BEGIN

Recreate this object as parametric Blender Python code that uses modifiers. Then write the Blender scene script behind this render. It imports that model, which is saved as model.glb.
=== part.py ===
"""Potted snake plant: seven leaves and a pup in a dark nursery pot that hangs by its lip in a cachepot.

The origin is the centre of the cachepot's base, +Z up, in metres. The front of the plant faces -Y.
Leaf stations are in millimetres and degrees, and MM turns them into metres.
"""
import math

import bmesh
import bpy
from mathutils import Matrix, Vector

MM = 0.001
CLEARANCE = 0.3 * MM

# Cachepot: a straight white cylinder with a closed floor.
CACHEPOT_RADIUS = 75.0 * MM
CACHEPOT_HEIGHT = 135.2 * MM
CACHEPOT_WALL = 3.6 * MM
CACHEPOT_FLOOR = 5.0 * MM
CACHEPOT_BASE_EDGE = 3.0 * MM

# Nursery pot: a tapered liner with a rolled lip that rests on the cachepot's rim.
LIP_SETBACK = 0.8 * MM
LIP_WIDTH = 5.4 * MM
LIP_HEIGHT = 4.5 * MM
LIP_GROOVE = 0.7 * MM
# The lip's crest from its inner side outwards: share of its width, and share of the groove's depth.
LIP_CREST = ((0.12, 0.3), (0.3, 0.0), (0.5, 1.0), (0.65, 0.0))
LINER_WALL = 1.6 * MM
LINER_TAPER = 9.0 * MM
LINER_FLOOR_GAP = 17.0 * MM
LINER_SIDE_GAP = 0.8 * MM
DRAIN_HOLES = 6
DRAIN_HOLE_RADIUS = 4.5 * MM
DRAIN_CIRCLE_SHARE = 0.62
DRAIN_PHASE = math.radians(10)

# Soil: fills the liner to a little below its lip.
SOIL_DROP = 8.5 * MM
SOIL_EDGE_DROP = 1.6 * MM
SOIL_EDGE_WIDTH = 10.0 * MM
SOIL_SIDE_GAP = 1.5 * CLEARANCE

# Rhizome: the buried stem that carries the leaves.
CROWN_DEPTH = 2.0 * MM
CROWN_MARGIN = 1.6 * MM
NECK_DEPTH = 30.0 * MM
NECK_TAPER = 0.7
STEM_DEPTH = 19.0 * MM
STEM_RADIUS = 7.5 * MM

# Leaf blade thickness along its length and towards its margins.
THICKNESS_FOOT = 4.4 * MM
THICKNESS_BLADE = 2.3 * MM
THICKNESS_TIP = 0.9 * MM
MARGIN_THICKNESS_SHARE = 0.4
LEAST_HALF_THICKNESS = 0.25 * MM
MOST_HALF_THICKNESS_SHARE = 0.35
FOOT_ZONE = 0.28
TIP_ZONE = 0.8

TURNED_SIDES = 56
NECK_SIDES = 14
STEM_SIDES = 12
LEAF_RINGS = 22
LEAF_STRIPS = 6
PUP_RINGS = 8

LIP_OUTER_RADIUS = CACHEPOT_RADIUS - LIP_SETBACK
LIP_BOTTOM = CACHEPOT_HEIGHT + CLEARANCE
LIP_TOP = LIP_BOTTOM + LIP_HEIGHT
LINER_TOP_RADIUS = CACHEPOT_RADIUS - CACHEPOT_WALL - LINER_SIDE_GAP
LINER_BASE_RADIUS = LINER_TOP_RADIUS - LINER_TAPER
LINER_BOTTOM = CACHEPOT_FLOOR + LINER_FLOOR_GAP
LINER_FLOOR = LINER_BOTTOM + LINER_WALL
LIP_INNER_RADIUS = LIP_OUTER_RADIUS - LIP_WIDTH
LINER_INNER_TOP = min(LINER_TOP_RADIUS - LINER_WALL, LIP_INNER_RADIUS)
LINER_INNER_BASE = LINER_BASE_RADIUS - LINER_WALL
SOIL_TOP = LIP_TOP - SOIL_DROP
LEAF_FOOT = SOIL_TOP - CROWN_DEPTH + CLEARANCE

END

#### Aim
In the listing above, please print only the lines from the first one to the line where "TIP_ZONE = 0.8" appears, exactly as written, both of those lines included.

#### Full output
Recreate this object as parametric Blender Python code that uses modifiers. Then write the Blender scene script behind this render. It imports that model, which is saved as model.glb.
=== part.py ===
"""Potted snake plant: seven leaves and a pup in a dark nursery pot that hangs by its lip in a cachepot.

The origin is the centre of the cachepot's base, +Z up, in metres. The front of the plant faces -Y.
Leaf stations are in millimetres and degrees, and MM turns them into metres.
"""
import math

import bmesh
import bpy
from mathutils import Matrix, Vector

MM = 0.001
CLEARANCE = 0.3 * MM

# Cachepot: a straight white cylinder with a closed floor.
CACHEPOT_RADIUS = 75.0 * MM
CACHEPOT_HEIGHT = 135.2 * MM
CACHEPOT_WALL = 3.6 * MM
CACHEPOT_FLOOR = 5.0 * MM
CACHEPOT_BASE_EDGE = 3.0 * MM

# Nursery pot: a tapered liner with a rolled lip that rests on the cachepot's rim.
LIP_SETBACK = 0.8 * MM
LIP_WIDTH = 5.4 * MM
LIP_HEIGHT = 4.5 * MM
LIP_GROOVE = 0.7 * MM
# The lip's crest from its inner side outwards: share of its width, and share of the groove's depth.
LIP_CREST = ((0.12, 0.3), (0.3, 0.0), (0.5, 1.0), (0.65, 0.0))
LINER_WALL = 1.6 * MM
LINER_TAPER = 9.0 * MM
LINER_FLOOR_GAP = 17.0 * MM
LINER_SIDE_GAP = 0.8 * MM
DRAIN_HOLES = 6
DRAIN_HOLE_RADIUS = 4.5 * MM
DRAIN_CIRCLE_SHARE = 0.62
DRAIN_PHASE = math.radians(10)

# Soil: fills the liner to a little below its lip.
SOIL_DROP = 8.5 * MM
SOIL_EDGE_DROP = 1.6 * MM
SOIL_EDGE_WIDTH = 10.0 * MM
SOIL_SIDE_GAP = 1.5 * CLEARANCE

# Rhizome: the buried stem that carries the leaves.
CROWN_DEPTH = 2.0 * MM
CROWN_MARGIN = 1.6 * MM
NECK_DEPTH = 30.0 * MM
NECK_TAPER = 0.7
STEM_DEPTH = 19.0 * MM
STEM_RADIUS = 7.5 * MM

# Leaf blade thickness along its length and towards its margins.
THICKNESS_FOOT = 4.4 * MM
THICKNESS_BLADE = 2.3 * MM
THICKNESS_TIP = 0.9 * MM
MARGIN_THICKNESS_SHARE = 0.4
LEAST_HALF_THICKNESS = 0.25 * MM
MOST_HALF_THICKNESS_SHARE = 0.35
FOOT_ZONE = 0.28
TIP_ZONE = 0.8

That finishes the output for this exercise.